▸ **STATED GOAL**:
Find each line with the string "this" and copy it.

▸ **DATASET RECORDS**:
━━━━━━━━━━━━━━━━

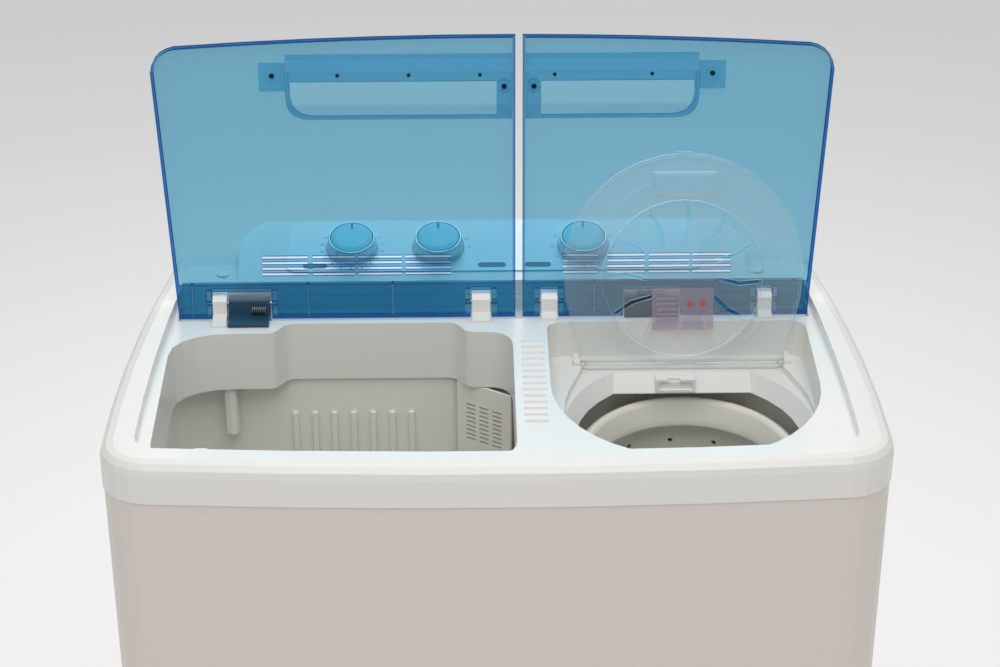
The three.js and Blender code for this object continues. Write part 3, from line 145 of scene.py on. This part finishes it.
def soften(piece, edge_mm):
    """Rounds a piece's corners by edge_mm and shades it smooth."""
    flat = piece.modifiers.new("joined_faces", "DECIMATE")
    flat.decimate_type = "DISSOLVE"
    flat.angle_limit = math.radians(0.2)
    if edge_mm:
        edge = piece.modifiers.new("rounded_edges", "BEVEL")
        edge.width = edge_mm / 1000
        edge.segments = 2
        edge.limit_method = "ANGLE"
        edge.angle_limit = SHARP_ANGLE
    shading = piece.modifiers.new("smooth_shading", "NODES")
    shading.node_group = smooth_shading
    normals = piece.modifiers.new("even_normals", "WEIGHTED_NORMAL")
    normals.keep_sharp = True


def dress(names, material, edge_mm=0.6):
    """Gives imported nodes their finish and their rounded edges."""
    for name in names:
        piece = frame["nodes"][name]
        piece.data.materials.clear()
        piece.data.materials.append(material)
        soften(piece, edge_mm)


# Talc-filled polypropylene, matt, a shade greyer than the cabinet.
plinth_plastic = surface("plinth_polypropylene", "CFCBC5", 0.5, grain_mm=1.2, grain=0.15)
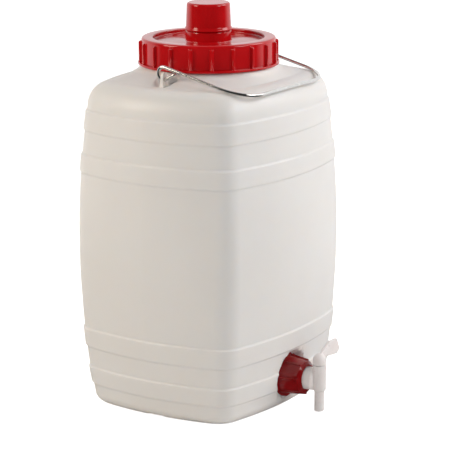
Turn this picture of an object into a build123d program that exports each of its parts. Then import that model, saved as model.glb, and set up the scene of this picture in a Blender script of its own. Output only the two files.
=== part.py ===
from build123d import *
import math
import os

# Rectangular drinks barrel with a wide screw lid, a wire bail and a spigot.
# Millimetres. +Z is up, -Y is the spigot's side. The origin is the middle of the base.

# ---- barrel: main form ----
HALF_X = 127.1            # half width of the belly, between the two lug sides
HALF_Y = 112.1            # half depth of the belly, spigot side to back
BELLY_Z = 188.9           # height of the widest section
BELLY_ARC = 1040.0        # radius of the upright belly curve
FOOT_ARC_X = 305.0        # plan radius of the +X and -X sides at the foot
FOOT_ARC_Y = 397.0        # plan radius of the +Y and -Y sides at the foot
TOP_ARC_X = 212.0         # the same two at the shoulder, where the sides are rounder
TOP_ARC_Y = 300.0
WALL = 2.2                # wall of the moulding
FOOT_RADIUS = 12.9        # rounding of the bottom edge
FOOT_CORNER = 24.0        # plan corner radius at the foot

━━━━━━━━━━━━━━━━

▸ **EXPECTED OUTPUT**:
The three.js and Blender code for this object continues. Write part 3, from line 145 of scene.py on. This part finishes it.
Turn this picture of an object into a build123d program that exports each of its parts. Then import that model, saved as model.glb, and set up the scene of this picture in a Blender script of its own. Output only the two files.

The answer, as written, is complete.